Re: [PATCH RFC] vfs: make fstatat retry on ESTALE errors fromgetattr call

From: Jeff Layton
Date: Fri Apr 13 2012 - 11:43:19 EST


On Fri, 13 Apr 2012 10:05:18 -0500
Malahal Naineni <malahal@xxxxxxxxxx> wrote:

> Jeff Layton [jlayton@xxxxxxxxxx] wrote:
> > 1) should we retry these calls on all filesystems, or attempt to have
> > them "opt-in" in some fashion? This patch adds a flag for that, but
> > we could just treat all filesystems the same way.
>
> I don't know any cases where a retry on ESTALE would hurt. I would say
> retry on all file systems the same way.
>
> > 2) How many times should we retry on an ESTALE error? Once?
> > Indefinitely? Some amount in between? Retrying once would probably
> > fix the bulk of the real world problems with this, but there will
> > still be cases where that's not sufficient.
>
> As you say 1 retry should work in most cases. Indefinitely doesn't make
> sense, I would rather let my application fail!
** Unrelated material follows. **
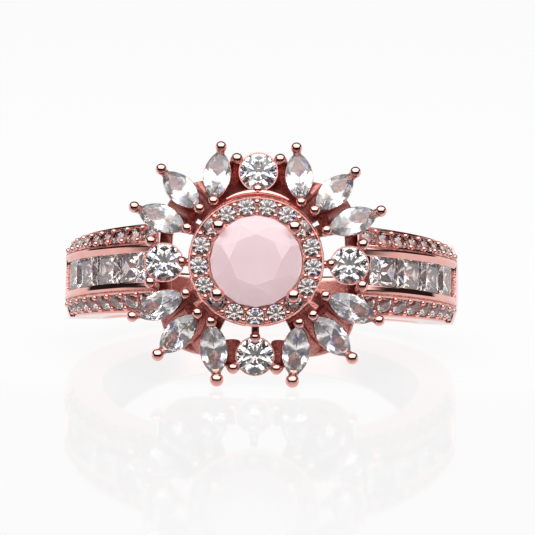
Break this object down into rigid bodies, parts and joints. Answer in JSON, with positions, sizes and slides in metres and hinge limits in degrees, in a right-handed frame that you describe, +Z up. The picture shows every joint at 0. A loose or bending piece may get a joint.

How about 3 retries (3 is
> a nice number! :-) )
>

(note: please don't trim the CC list!)

Indefinitely does make some sense (as Peter articulated in his original
set). It's possible you could race several times in a row, or a server
misconfiguration or something has happened and you have a transient
error that will eventually recover. His assertion was that any limit on
the number of retries is by definition wrong. For NFS, a fatal signal
ought to interrupt things as well, so retrying indefinitely has some
appeal there.

OTOH, we do have to contend with filesystems that might return ESTALE
persistently for other reasons and that might not respond to signals.
Miklos pointed out that some FUSE fs' do this in his review of Peter's
set.

As a purely defensive coding measure, limiting the number of retries to
something finite makes sense. If we're going to do that though, I'd
probably recommend that we set the number of retries be something
higher just so that this is more resilient in the face of multiple
races. Those other fs' might "spin" a bit in that case but it is an
error condition and IMO resiliency trumps performance -- at least in
this case.

Of course, if we're going to do this for all fs', then we probably
ought to try to handle ESTALEs that are encountered in the pathwalking
code in a similar way. That may mean changing do_path_lookup and
do_filp_open_* to reattempt several times on an ESTALE error.